Random Tree House - MedA special house in a special time
There are times when a memory comes rushing forward from a special time and place deep within us. When that happens it can be both startling and exhilarating. That happened to me recently and I'd like to share it with you. The memory is over forty-five years old and, at least for the moment, it's as clear to me as it was while I was living it as a small-town teenage boy.

Growing up in rural Lake Stevens during the 50's and 60's was like growing up as Opie Taylor in Mayberry, complete with your own Aunt Bee. Everyone knew everyone else and there was a good chance that at least one or two of the neighbors was going to be a cousin. That was exactly the situation in our neighborhood, as my mother Laurel and her sister Melba somehow managed to marry the men of their dreams and raise their families in homes that were right next door to one another.  Melba and Joe had three children and my parents, Laurel and George, had five. Both houses were simple structures, one pushed forward and one a bit farther back on identical half-acre lots - neither home being particularly modern. 

But that doesn't mean that our homes weren't special. They were very special. I remember thinking, during all the years that I lived there, that our house was so much bigger than it actually was. It had to be... it was packed full of so much love.

I could tell you about the two-seater out house, the chicken coop, the clothes line, or the old - and later the new - free-standing garages, but those details will have to wait for another time. This memory, and thus this story, is about another house.  A house that was handcrafted and that became a special sanctuary... a sanctuary thirty feet up.

Vision - Passion - Sanctuary

Being the only boy, and middle child with four sisters, had it's ups and downs.  It seemed to me that I got an unfair share of the chores that required a little extra work, but the good news was that I didn't have to wear hand-me-down clothes or compete with sibling brothers for the things that are important to a boy.

One summer, my Uncle Joe, was dismantling his old and no longer used chicken coop. I don't remember too much about the project that took the shed apart - just enough to know that I was involved as the disinterested laborer because my mom told Aunt Melba that I'd be happy to help.

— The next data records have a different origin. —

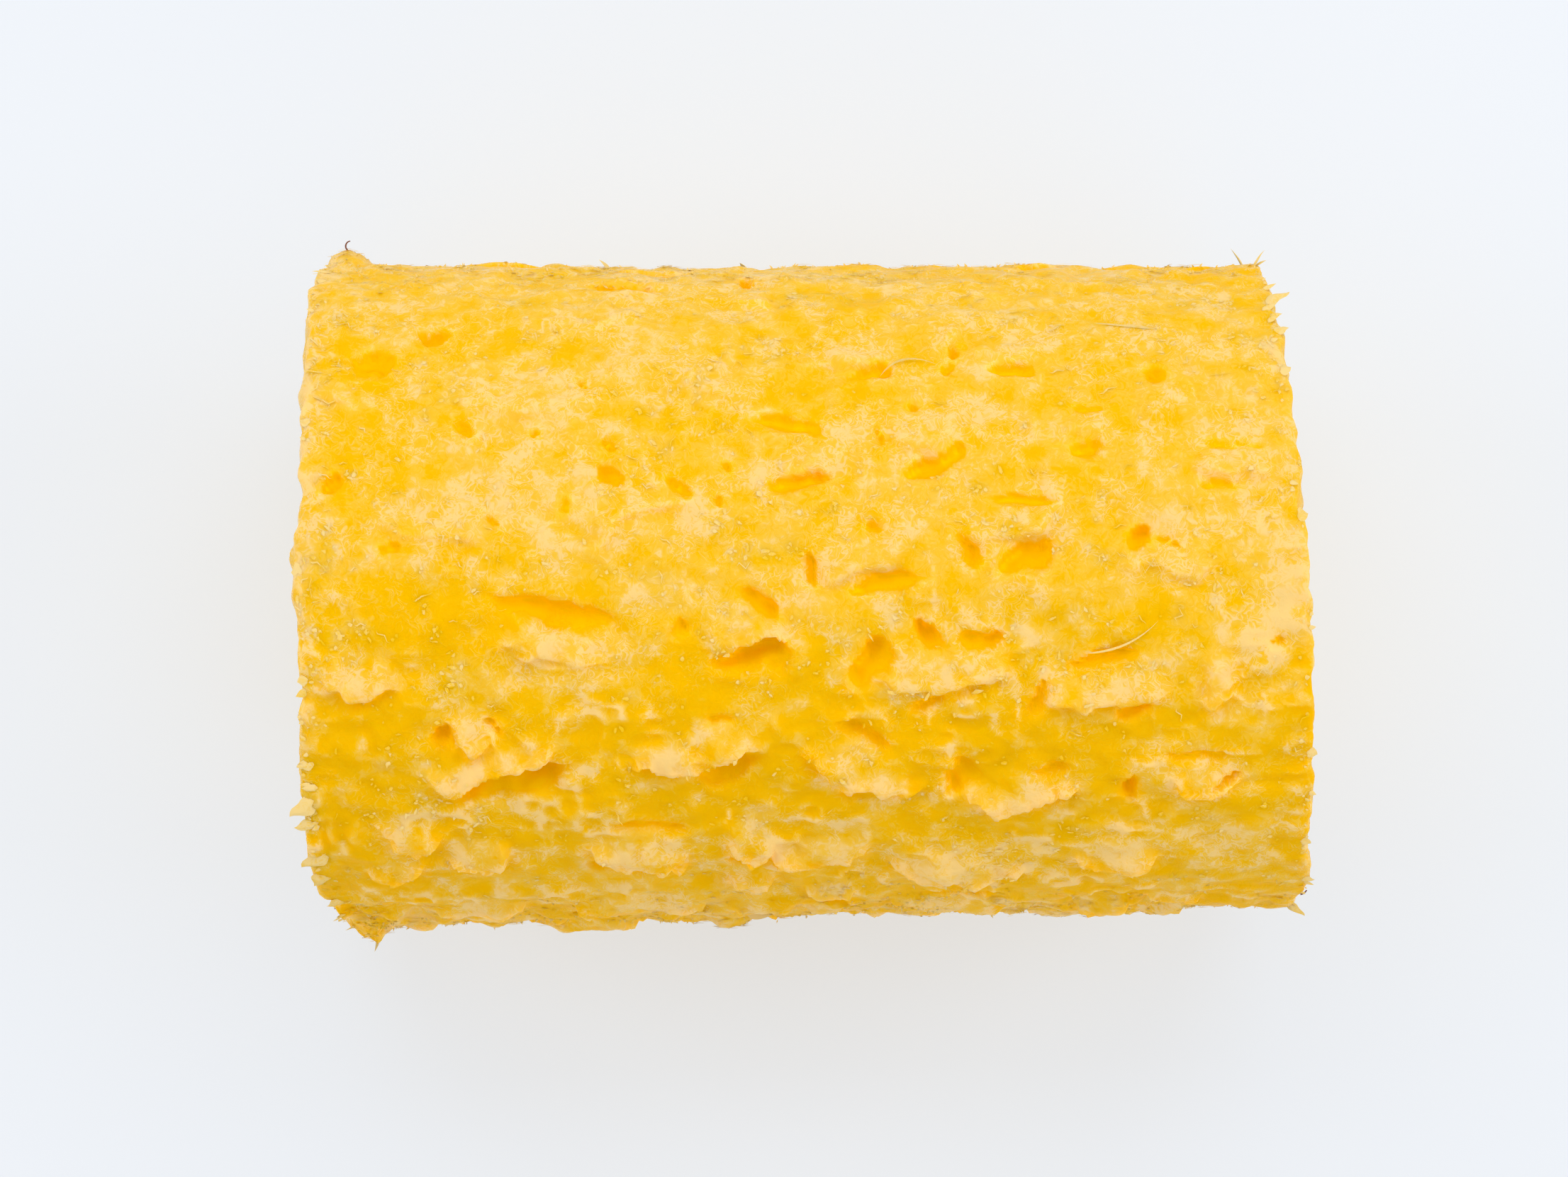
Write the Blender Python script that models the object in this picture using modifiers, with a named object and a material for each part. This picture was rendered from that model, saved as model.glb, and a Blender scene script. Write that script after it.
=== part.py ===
"""A peeled pineapple: one solid barrel of flesh, lying on its side along X.

The sleeve of a peeling machine has cut it round, and a knife has cut both ends square. The eyes of the
fruit stand out of the side as low lobes of firm flesh, and the seed chambers beside them are open slits.
"""

from math import pi

import bpy
import numpy as np

MM = 0.001

# The barrel, in millimetres. Lengths along it are counted from the left end.
LENGTH = 124.1
RADIUS = 41.7
TAPER = 0.6            # the radius is this much more at the left end and less at the right end
LEFT_LEAN = 0.068      # the left end leans back above the middle of the face
RIGHT_LEAN = 0.059     # the right end is cut askew: it reaches further on the -Y side
LEAN_ZONE = 14.0       # the flesh within this distance of an end follows its lean
FOOT_DEPTH = 1.0       # the soft underside is pressed flat this far
RIM_ROUND = 0.9        # the cut edges are rounded by this radius

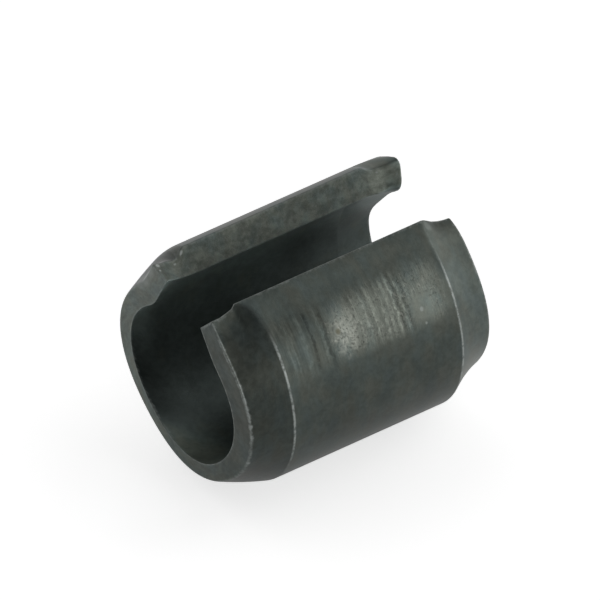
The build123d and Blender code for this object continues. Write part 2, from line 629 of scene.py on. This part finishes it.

# Bright nicks, bare steel with painted glints: place, radius and how much of it shows.
NICKS_AND_GLINTS = (
    ((HALF_STRIP, 0.38, -4.82), 0.13, 1.0),
    ((HALF_STRIP, 0.10, -4.88), 0.08, 0.9),
    ((HALF_STRIP - 0.05, 0.30, -4.02), 0.10, 0.9),
    ((HALF_STRIP, 0.42, -3.64), 0.10, 1.0),
    ((HALF_STRIP, 0.36, 4.26), 0.05, 0.9),
    ((HALF_STRIP, 0.05, 4.80), 0.05, 0.8),
    ((-7.93, HALF_WALL, -4.97), 0.09, 0.55),
    ((-7.12, HALF_WALL, -4.97), 0.08, 0.5),
    ((-6.52, HALF_WALL, -4.97), 0.10, 0.6),
    ((-4.88, HALF_WALL, -4.97), 0.11, 0.55),
    ((-8.43, HALF_WALL, -3.36), 0.08, 0.5),
    ((-7.68, HALF_WALL, 2.27), 0.10, 0.45),
    ((-7.22, HALF_WALL, 2.30), 0.06, 0.4),
    ((-9.93, HALF_WALL, 3.83), 0.22, 0.14),
    ((9.80, HALF_WALL, -4.8), 0.50, 0.42),
    ((9.25, HALF_WALL, -4.9), 0.50, 0.38),
    ((8.70, HALF_WALL, -4.95), 0.40, 0.30),
)
NICK_CORE = 0.35  # share of a nick's radius that shows in full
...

If I remember right, my good friend Marc, who lived across the street, was volunteered to be a laborer too. In any case, it wasn't long before we recognized a tremendous opportunity.

Not far from the the pile of weathered planks and two-by-fours that we were pulling nails from and stacking, were three tall, thick cedar trees. The trees were growing in a way that can best be described as a triangle with two on one side and the third about ten feet away. Years earlier, someone (presumable Uncle Joe), had gone to a great deal of effort to limb the trees from the ground up and installed a beam between the two trees that were farthest apart.  Hanging from the beam were two heavily braided ropes with a well-used and time-worn swing attached.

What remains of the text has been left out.